There was no visit by the Home Secretary to Somers Town, no public monument; no public judicial inquiry; and virtual silence from the local MP, Frank Dobson.
The Stephen Lawrence verdict should not be taken as proof that the white working-class of our country is getting justice from the police, the judiciary and the media, because they all subscribe to the notion that only white people and never non-white minorities commit race-hate offences.
The media have been full of stories about how the Metropolitan Police has changed since Stephen Lawrence was murdered. One of the conclusions of the Macpherson report was that there had been failings in senior officers' leadership.
It was therefore ironic that the comments on the guilty verdicts were made by Acting Deputy Commissioner Cressida Dick. She was in charge of the operation which led to an entirely innocent man being gunned down in front of horrified Tube passengers.
Most people would accept such a horror to be a failure of leadership on a grand scale. But she has never admitted accountability, and has only been promoted and honoured since.
The case of Stephen Lawrence has been given enormous coverage. The question arises about when similar coverage will be given into the horrific murder of Police Constable Keith Blakelock during the 1985 Broadwater Farm riots in Tottenham, and when in that case will the police, the CPS and forensic service mount a similar, intensive investigation.

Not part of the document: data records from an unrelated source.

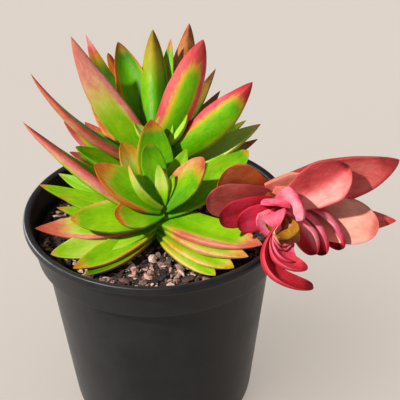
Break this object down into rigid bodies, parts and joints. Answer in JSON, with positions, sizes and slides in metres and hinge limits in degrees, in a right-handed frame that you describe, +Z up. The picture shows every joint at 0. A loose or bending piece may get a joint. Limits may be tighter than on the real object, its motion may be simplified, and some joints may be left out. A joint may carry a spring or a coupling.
{
  "type": "potted succulent",
  "caption": "Potted campfire crassula: green heads of thick pointed leaves and a red head that leans over the rim of a tapered nursery pot filled with soil.",
  "frame": {"origin": "centre of the pot's underside, on the surface it stands on", "axes": "+Z up along the pot's axis, +X towards the side where the red head leans over the rim, -Y towards the viewer of the picture"},
  "size_m": [0.1789, 0.1392, 0.1909],
  "materials": {
    "black_plastic": "satin",
    "compost": "matte",
    "green_leaf": "satin",
    "red_leaf": "satin"
  },
  "bodies": {
    "root": {"pot": "black_plastic", "soil": "compost", "front_green_head": "green_leaf", "rear_green_head": "green_leaf", "red_head": "red_leaf"}
  },
  "joints": []
}
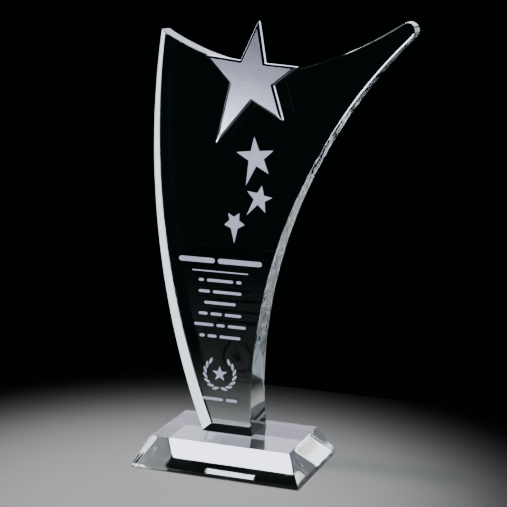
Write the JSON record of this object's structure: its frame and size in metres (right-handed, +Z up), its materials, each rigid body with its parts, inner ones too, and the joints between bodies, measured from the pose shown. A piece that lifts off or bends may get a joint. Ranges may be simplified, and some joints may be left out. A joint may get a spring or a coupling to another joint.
{
  "type": "star trophy",
  "caption": "Curved glass blade with a horn-shaped tip on a bevelled glass base, with a polished metal star and silver-filled engraving on its face.",
  "frame": {"origin": "centre of the base's flat underside, where the trophy rests", "axes": "+Z up, -Y towards the front with the star and the engraving, +X to the right seen from the front, where the horn points"},
  "size_m": [0.1658, 0.073, 0.2772],
  "materials": {
    "clear_glass": "polished optical glass with a faint green cast",
    "star_metal": "satin face with a polished rim",
    "silver_fill": "matt silver colour fill on a sand-carved floor",
    "clear_bond": "cured clear adhesive film"
  },
  "bodies": {
    "root": {"glass_base": "clear_glass", "glass_blade": "clear_glass", "blade_bond": "clear_bond", "metal_star": "star_metal", "star_bond": "clear_bond", "upper_star_fill": "silver_fill", "middle_star_fill": "silver_fill", "lower_star_fill": "silver_fill", "name_fill": "silver_fill", "rule_fill": "silver_fill", "line_1_fill": "silver_fill", "line_2_fill": "silver_fill", "line_3_fill": "silver_fill", "line_4_fill": "silver_fill", "line_5_fill": "silver_fill", "line_6_fill": "silver_fill", "emblem_fill": "silver_fill", "caption_fill": "silver_fill"}
  },
  "joints": []
}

This murder appears to have been forgotten, and the media should at least give some coverage.
Stoke Poges, Buckinghamshire
Michael Rolfe (letters, 5 January), uses his experience at a carol service to suggest that racism is still prevalent in England. I do not discount the problems that still exist, but I would suggest that a church is not the most representative arena to conduct research.
Whatever David Cameron might choose to believe, churches are becoming increasingly marginalised in modern secular Britain. Despite the positive messages of love and forgiveness that Christianity purports to represent, many of the religion's followers are, in my experience, prone to be bigots.

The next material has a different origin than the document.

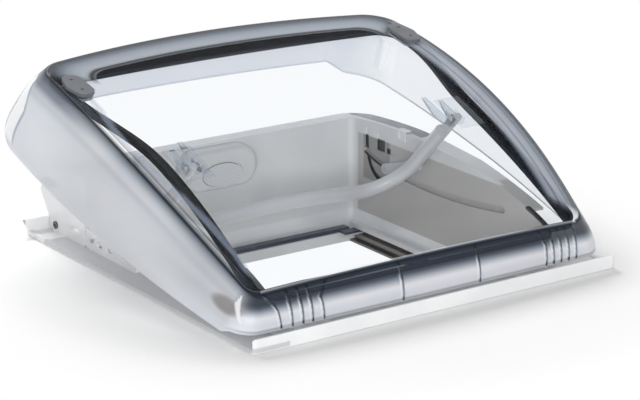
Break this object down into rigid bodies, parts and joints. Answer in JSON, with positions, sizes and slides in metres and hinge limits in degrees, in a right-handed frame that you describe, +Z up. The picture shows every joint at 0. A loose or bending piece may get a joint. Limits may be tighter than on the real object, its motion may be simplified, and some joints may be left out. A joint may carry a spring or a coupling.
{
  "type": "roof window",
  "caption": "Hinged roof window with a tinted double-glazed dome, an inner bow handle that runs in wall tracks, a push-button lock and two pleated blinds.",
  "frame": {"origin": "centre of the roof cut-out, on the roof's outer surface", "axes": "+X to the right seen from the hinged front, +Y from the hinge to the opening rear edge, +Z up and out of the roof"},
  "size_m": [0.5536, 0.5336, 0.2914],
  "materials": {
    "white_frame": "satin moulded white plastic",
    "white_gloss": "glossy white extruded rail",
    "black_rubber": "black sealing rubber",
    "button_mesh": "grey plastic with a fine mesh texture",
    "spring_steel": "spring wire",
    "grey_plastic": "grey moulded plastic",
    "pull_bar": "light grey bar, satin gloss",
    "blackout_cloth": "pleated blackout cloth, silver grey",
    "screen_cloth": "pleated insect screen",
    "zinc_steel": "zinc-plated steel",
    "tinted_acrylic": "clear acrylic with a light grey-blue tint",
    "clear_acrylic": "clear acrylic",
    "handle_grey": "light grey satin plastic tube",
    "cap_grey": "dark grey matte plastic",
    "pad_grey": "grey pad"
  },
  "bodies": {
    "root": {"base_flange": "white_frame", "roof_seal": "black_rubber", "collar": "white_frame", "front_trim": "black_rubber", "lock_housing": "white_frame", "button_spring": "spring_steel", "blind_frame": "white_frame", "blackout_pleats": "blackout_cloth", "screen_pleats": "screen_cloth", "clamp_brackets": "zinc_steel", "clamp_screws": "zinc_steel", "blind_rail_left": "white_gloss", "blind_rail_right": "white_gloss", "wall_clip_left": "white_frame", "wall_clip_right": "white_frame", "corner_housing_left": "white_frame", "corner_housing_right": "white_frame", "bumper_left": "black_rubber", "bumper_right": "black_rubber", "housing_screw_left": "zinc_steel", "housing_screw_right": "zinc_steel", "side_bracket_left": "white_frame", "side_bracket_right": "white_frame", "hinge_base_left": "grey_plastic", "hinge_base_right": "grey_plastic", "hinge_pin_left": "zinc_steel", "hinge_pin_right": "zinc_steel"},
    "dome": {"outer_dome": "tinted_acrylic", "inner_pane": "clear_acrylic", "pane_spacer": "black_rubber", "dome_seal": "black_rubber", "cap_left": "cap_grey", "cap_right": "cap_grey", "cap_pad_left": "pad_grey", "cap_pad_right": "pad_grey", "cap_screws_left": "zinc_steel", "cap_screws_right": "zinc_steel", "dome_boss_left": "clear_acrylic", "dome_boss_right": "clear_acrylic", "bow_bracket_left": "clear_acrylic", "bow_bracket_right": "clear_acrylic", "bow_pivot_left": "zinc_steel", "bow_pivot_right": "zinc_steel", "hinge_leaf_left": "grey_plastic", "hinge_leaf_right": "grey_plastic"},
    "bow": {"bow_handle": "handle_grey", "guide_pin_left": "grey_plastic", "guide_pin_right": "grey_plastic"},
    "button": {"lock_button": "button_mesh"},
    "tongue": {"latch_tongue": "grey_plastic"},
    "blackout": {"blackout_bar": "pull_bar"},
    "screen": {"screen_bar": "pull_bar"}
  },
  "joints": [
    {"name": "dome_hinge", "type": "hinge", "parent": "root", "child": "dome", "pos_m": [0, -0.21, 0.013], "axis": [1, 0, 0], "range_deg": [-13, 32]},
    {"name": "bow_swing", "type": "hinge", "parent": "dome", "child": "bow", "pos_m": [0, -0.026, 0.137], "axis": [1, 0, 0], "range_deg": [-83.2, 33.8]},
    {"name": "button_press", "type": "slide", "parent": "root", "child": "button", "axis": [0, 1, 0], "range_m": [0, 0.003], "stiffness_N_per_m": 400, "springref_m": -0.002},
    {"name": "tongue_lift", "type": "slide", "parent": "root", "child": "tongue", "axis": [0, 0, 1], "range_m": [0, 0.003]},
    {"name": "blackout_pull", "type": "slide", "parent": "root", "child": "blackout", "axis": [0, -1, 0], "range_m": [0, 0.33]},
    {"name": "screen_pull", "type": "slide", "parent": "root", "child": "screen", "axis": [0, 1, 0], "range_m": [0, 0.33]}
  ],
  "couplings": [
    {"joint": "bow_swing", "follows": "dome_hinge", "ratio": -2.6},
    {"joint": "tongue_lift", "follows": "button_press", "ratio": 1}
  ]
}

Perhaps Mr Rolfe should have visited the nearest public house to the London church he attended. If he had, he might have found a far more representative snapshot of local society.
Sadly, although one would like to think that "this was the case that put an end to all denial about racism in the UK", this is far from the truth. For example, in Liverpool, a city with the oldest-established black population in England (more than 400 years), out of its 6,031 council employees, 137 are black, with none of them in the top (PO10+) grades.
The Lawrence family had to wait 18 years for justice. How much longer does Liverpool's black population need to wait for recognition, access and inclusion in the city's corridors of power?
Professor Bill Boyle
School of Education, University of Manchester
It is tragically ironic that we have a race storm in the media the day after the convictions for the murder of Stephen Lawrence.
As a white Anglo-Italian, my first reaction to Diane Abbott's comments on Twitter on Thursday to the effect that white people seek to divide and conquer black people was one of offended and affronted distaste. But, looking at the root of these comments, I have always found the lazy and stereotypical shorthand of "community leaders", when used exclusively for people of non-Anglo Saxon or Celtic origin who address issues of concern where they live and converse with the media, as similarly offensive and distasteful. Is every white person who does the same a community leader or referred to as such? I think not.
This is nothing to do with political correctness for its own sake, but everything to do with even-handed courtesy and common sense. I want to point out that by sending this letter I do not wish to be given the epithet of community leader for Cornish Sicilians.
I am so happy that the footballer Luis Suarez has been forced into finally making an apology of sorts, in this week, of all weeks, when racial intolerance is at the forefront of British public affairs.
He may be a massively talented player but he is a deeply flawed human being. Who can ever forget his shameful behaviour after the Uruguay-Ghana quarter-final when, after being sent off for the goal-saving handball, he then rubbed Ghana's noses in it with his despicable "this was the real hand of God" celebrations?
I regard his present predicament as total karma.
Grimsby, North-east Lincolnshire
Let's hear itfor the ladies
Watching the Viennese concert on the BBC last weekend, I noted that the harpist, as far as I could see, was the only female in the full orchestra. Then we had the Vienna Boys' Choir. Perhaps we should send Austria some of our "human resources people" to point out the error of their male-dominated ways. Then we could have a mixed orchestra and the "Vienna Children Under-11 Choir".
There have been a lot of "the people are now Tory" pieces ("Honours show the old order reasserting itself", 3 January), mostly centred on the TV programme Downton Abbey. These are lazy and complete guff. Two-thirds of the electorate did not vote Tory, and are unlikely to do so next time either. Since these election results do not reflect the British Attitudes survey, which is more believable? Millions of voters, or thousands of questionnaire answers?
Virginia CummingLondon N19
A right to assisted suicide means another person or agency must have a duty to provide such assistance (report, 5 January). Yet how can there be an obligation on anyone to help kill someone else? This would be absurd. The existing legal guidance represents a reasonable compromise and does not need to be changed.
What's the game?
People who were erroneously sold synchronised swimming tickets for London's Games are being offered alternative events instead, such as athletics and track cycling (report, 5 January). I applied for the athletics and cycling events in both ballots only to be told they were sold out. So either the report is incorrect or I wasn't told the truth.
In north London, I often pass a road sign that reads "Slow Zebra Crossing". What makes our local breed so sluggish in comparison with its faster cousins as revealed by your picture taken in the Serengeti (4 January)?